Earth can't hold the lightest of molecules (Hydrogen, Helium, etc).

One would expect a greater abundance of lighter inert gases in our atmosphere (higher prevalence in galaxy), but what we find is:
Helium (Atomic mass 3 or 4), 5ppm, almost all 4He which is a nuclear decay product, and  3He is very rare.
Neon (Atomic mass 20), 18 ppm
Argon (Atomic mass 40), 0.9% (9000 ppm)
Krypton (Atomic mass 85) 1 ppm
Xenon (Atomic mass 131) 0.09 ppm

So, Earth is pretty good at holding onto Argon (Atomic mass 40), and heavier gases, but loses the lighter ones.

Atmospheric compounds:
H2O, Molecular mass: 18
N2, Molecular mass: 28
O2, Molecular mass: 32
CO2, Molecular mass: 44

So, one would expect any H2O that evaporated to go the way of Neon and escape our atmosphere.

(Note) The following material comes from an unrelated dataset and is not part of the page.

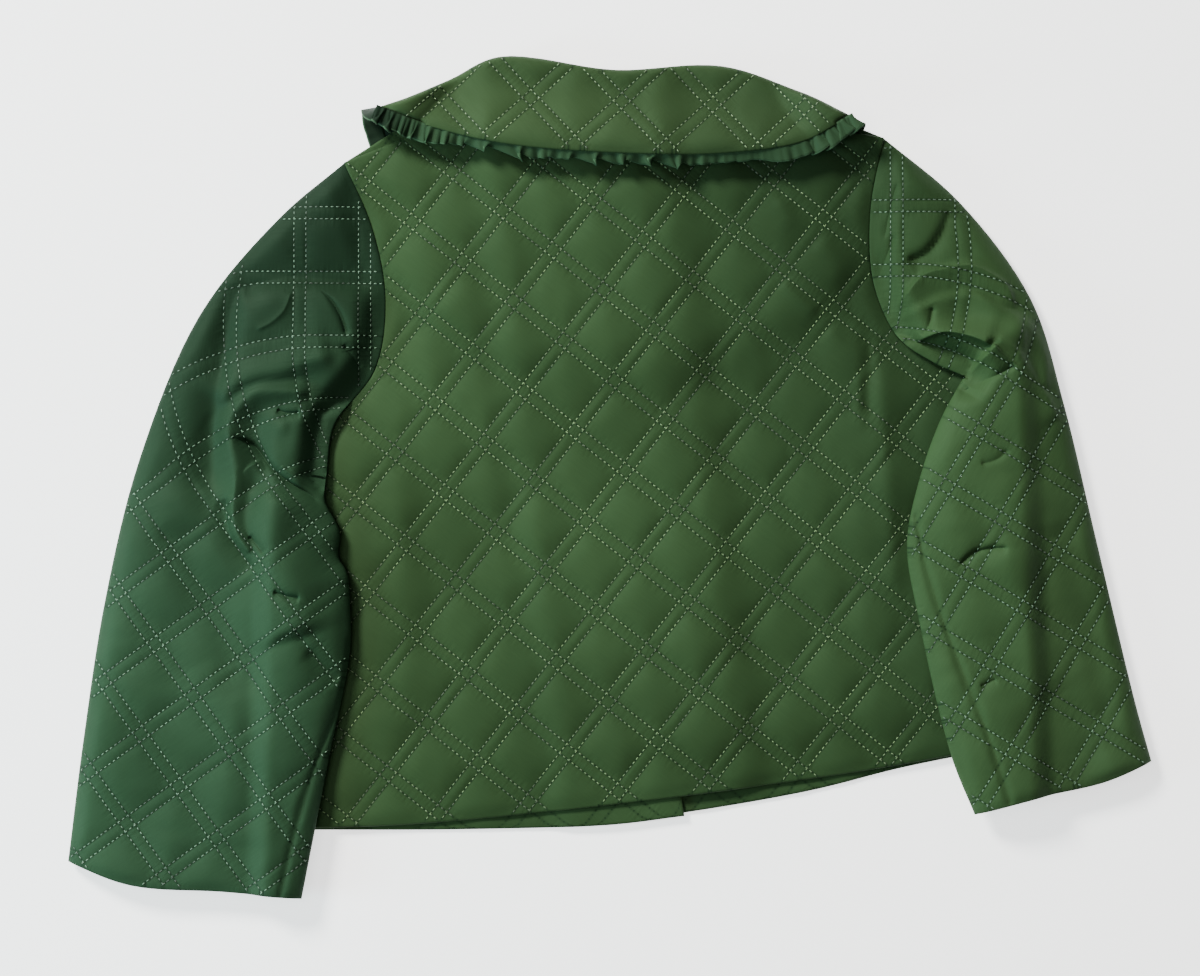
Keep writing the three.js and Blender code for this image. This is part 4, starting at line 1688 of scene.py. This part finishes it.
def right_sleeve() -> Sleeve:
    """The sleeve at the photograph's right, tucked under at the armpit.

    Returns:
        The sleeve, with its folds in order from its head to its cuff.
    """
    return Sleeve(
        side=Side.RIGHT,
        armhole=ARMHOLE_RIGHT,
        outer=((205, 239), (256, 184), (300, 106), (315, 26), (327, -79), (341, -201), (348, -248)),
        cuff=((348, -248), (309, -259), (259, -264), (211, -271)),
        inner=((211, -271), (199, -226), (187, -120), (185, -65), (200, -18), (222, 26), (243, 55)),
        arm=Arm((190, 150), -51.9, 24, 180, -31, (16, 3)),
        pit=PIT_RIGHT,
        side_to=(236, -224),
        inwards=-1,
        folds=(
            Fold(((246, 178), (238, 163), (226, 150), (211, 145)), -4.6, 7, 2.6, sharp=1.2),
            Fold(((199, 112), (221, 133), (240, 136), (257, 136), (271, 128), (282, 118), (286, 100)),
                 4.5, 2.4, 14, sharp=1.3),
            Fold(((200, 103), (220, 111), (241, 115), (259, 113), (274, 102), (288, 92), (290, 71)),
                 4, 3.2, 12, sharp=1.4),
            Fold(((264, 83), (277, 75), (289, 57), (300, 36), (309, 13)), 4.2, 3, 12, sharp=1.4),
            Fold(((289, 95), (298, 82), (305, 61), (301, 36)), 3.6, 3, 9, sharp=1.4),
            Fold(((280, 58), (268, 53), (251, 48)), -3.2, 1.8, 4, sharp=1.1),
            Fold(((225, 108), (221, 96), (214, 88)), -3, 1.6, 3, sharp=1.1),
            Fold(((210, 203), (204, 188), (196, 164)), -2.4, 1.6, 3, sharp=1.1),
            Fold(((203, 165), (197, 152), (190, 139)), -2.8, 1.6, 3, sharp=1.1),
            Fold(((222, -84), (232, -77), (243, -75), (258, -76)), -3.4, 1.8, 4, sharp=1.1),
            Fold(((268, -4), (258, -10), (246, -12)), -1.8, 2, 3, sharp=1.1),
            Fold(((226, -176), (238, -172)), -1.8, 2, 3, sharp=1.1),
            Fold(((270, -20), (262, -100), (280, -190)), 3, 22, 18),
            Fold(((300, -60), (312, -140), (318, -220)), -2.5, 12, 14),
        ),
        flaps=(
            Fold(((267, 75), (256, 65), (247, 56), (240, 48)), 10, 15, 1.8, sharp=1.3, fade=0.08),
            Fold(((209, 84), (230, 89), (248, 84), (264, 75)), 9, 13, 1.8, sharp=1.3),
            Fold(((222, 77), (237, 75), (248, 66)), -3.5, 6, 6, sharp=1.8),
        ),
        seam_line=((237, -264), (227, -214), (212, -156), (197, -86), (194, -44)),
        flat=(0.34, 0.56),
        area=0.14,
    )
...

HOWEVER, water tends to be very sticky when cold.  So, it will slowly evaporate around room temperature, but it will strongly form water droplets and ice as temperatures are dropped.



So, as one gets up into the upper troposphere/lower stratosphere, it gets mighty cold, and condenses out the water and it falls back to earth as rain, hail, and snow.

Note that the temperature zigs and zags a bit.  It may be that our Ozone layer helps keep it hotter in the stratosphere, and cooler at the cloud level, and is vital to keeping our water.

The other thing that happens is that Hydrogen will float away as H2, but strongly binds to oxygen (H2O), and various carbon compounds, and other elements.  Thus keeping our Hydrogen on Earth.